DOMINGO XV DEL TIEMPO
ORDINARIO, ciclo c; DEUTERONOMIO 30,
10-14; SALMO 68;
SAN PABLO A LOS COLOSENSES 1,
15-20; SAN LUCAS 10,
25-37
En nuestra cultura actual se ensalza
mucho los valores de la solidaridad. Pero en una cultura laicista -donde se da
hostilidad o indiferencia contra la religión-, el cuidado de los pobres y
necesitados se remite a las instituciones públicas. Si yo me olvido de lo
trascendente, si yo me olvido de Dios esa persona que sufre no es mi hermano
sino un auténtico incordio. La lógica del sistema -en el que estamos
embarcados- lleva a defender por encima de todo el propio bienestar. Se habla
de sufrimiento, de pobreza y de miseria, pero cada cual tiene que tener
garantizado su propio bienestar, sus seguridades y sus cosas. Por eso no se
habla de renuncias, ni de sacrificios para favorecer el bien de los demás.
Sólo cuando asumamos las renuncias y
sacrificios por el bien de los demás empezaremos a descubrir el amor y la
auténtica solidaridad. Les voy a poner un ejemplo: El ayuno cristiano. San
Juan, en su primera carta nos dice: «Si
alguno que posee bienes del mundo, ve a su hermano que está necesitado y le
cierra sus entrañas, ¿cómo puede permanecer en él el amor de Dios?»” (1 Jn 3,17).
Ayunar por voluntad propia nos ayuda a cultivar el estilo del Buen Samaritano,
que se inclina y ayuda al hermano que sufre. Al
escoger libremente privarnos de algo para ayudar a los demás, demostramos
concretamente que nos importa el sufrimiento de ese hermano nuestro. Es decir,
yo me privo de algo para dárselo a esa persona que sufre o a esa institución
eclesial que se encarga de hacer llegar esa ayuda a los necesitados.
Ahora bien, para aceptar y desear el
propio sacrificio hay que verlo como un bien, y esto sólo es posible desde una perspectiva religiosa, en el que renunciar a algo por amor del
prójimo nos acerca a Dios y nos hace creer y crecer en el amor auténtico
que brota del corazón de Cristo. Supongan ustedes que hubiese un gran
interruptor -como los de la luz- que poniéndolo en la posición de OFF -de
desconectado- pudiésemos desentendernos tanto de Dios como de las indicaciones
de la Iglesia. ¿Qué es lo que tendríamos? ¿la caridad fraterna sería auténtica?
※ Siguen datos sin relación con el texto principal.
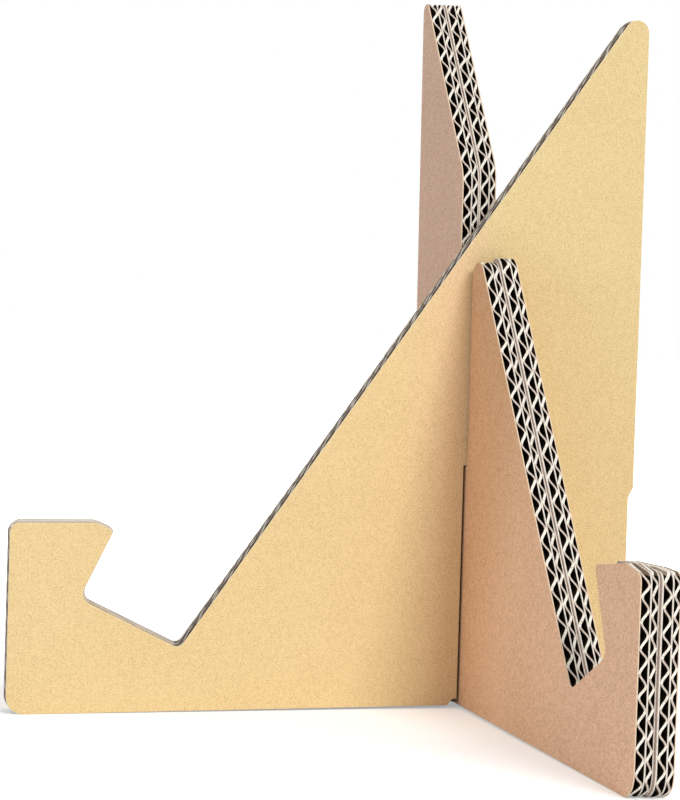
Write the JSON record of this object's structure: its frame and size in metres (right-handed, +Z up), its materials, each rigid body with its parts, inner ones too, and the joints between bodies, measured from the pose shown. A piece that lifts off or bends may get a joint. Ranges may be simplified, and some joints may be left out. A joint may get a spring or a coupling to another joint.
{
  "type": "cardboard display stand",
  "caption": "Display stand of two hooked triangular panels of glued double-wall cardboard, slotted into a cross, whose notches hold a leaning object.",
  "frame": {"origin": "on the floor, at the middle of the footprint's bounding box", "axes": "+Z up, +X along the left panel from its hook to its upright back, +Y close to the right panel's run from its hook to its back"},
  "size_m": [0.2378, 0.2396, 0.2683],
  "materials": {
    "liner": "matte kraft paper with fine fibres",
    "fluting": "matte, pale at the cut edges"
  },
  "bodies": {
    "root": {"left_first_board_front_liner": "liner", "left_first_board_wide_fluting": "fluting", "left_first_board_middle_liner": "liner", "left_first_board_narrow_fluting": "fluting", "left_first_board_back_liner": "liner", "left_second_board_front_liner": "liner", "left_second_board_wide_fluting": "fluting", "left_second_board_middle_liner": "liner", "left_second_board_narrow_fluting": "fluting", "left_second_board_back_liner": "liner", "right_first_board_front_liner": "liner", "right_first_board_wide_fluting": "fluting", "right_first_board_middle_liner": "liner", "right_first_board_narrow_fluting": "fluting", "right_first_board_back_liner": "liner", "right_second_board_front_liner": "liner", "right_second_board_wide_fluting": "fluting", "right_second_board_middle_liner": "liner", "right_second_board_narrow_fluting": "fluting", "right_second_board_back_liner": "liner"}
  },
  "joints": []
}
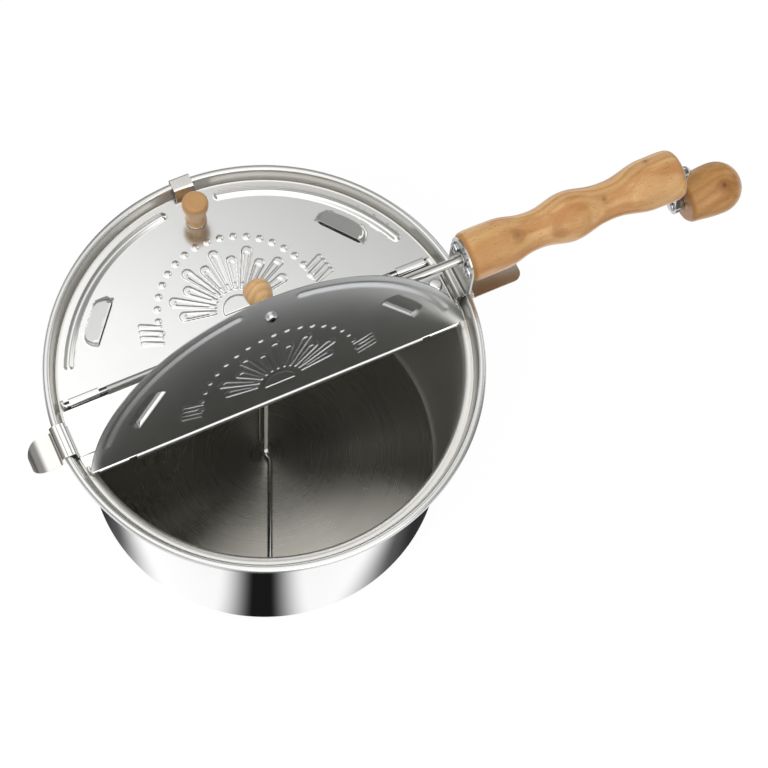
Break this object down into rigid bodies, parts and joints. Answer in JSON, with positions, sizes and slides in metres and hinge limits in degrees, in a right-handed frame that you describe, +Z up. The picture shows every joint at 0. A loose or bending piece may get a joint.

¿quedaría dañado las relaciones humanas?. Hermanos, si quitamos a Dios del
medio, si nos olvidamos de Dios la caridad se convierte en un mero
sentimentalismo. El amor se convierte en
un envoltorio vacío que se rellena arbitrariamente. El amor se convierte
en presa de las emociones y de las diversas opiniones siendo todas igualmente
de válidas y valiosas. Moisés cuando habla al pueblo le dice: «Escucha la voz del Señor, tu Dios» y les
sigue exhortando con estas palabras «conviértete
al Señor, tu Dios, con todo el corazón y con toda el alma». Luego viene San
Pablo que escribe a los Colosenses recordándoles una cosa sumamente importante:
Todas las cosas -las del cielo y las de la tierra- se mantiene en Cristo. O
sea, que Cristo es el que da consistencia a todo. Es como si Cristo fuese las
paredes o pilares maestros de un edificio, de tal modo que si ellos fallasen
todo el edificio se convertiría en un montón de escombros. Por eso Jesús cuando
nos plantea la parábola del buen samaritano nos está haciendo una clara
invitación a que seamos portadores del auténtico amor, entendido como servicio
al prójimo, preocupándonos no sólo de la ayuda material, sino también del
sosiego y del cuidado del alma. ¿Se dan cuenta ustedes de la gran riqueza de la
que nos vemos privados tan pronto como quitamos a Dios de nuestras vidas?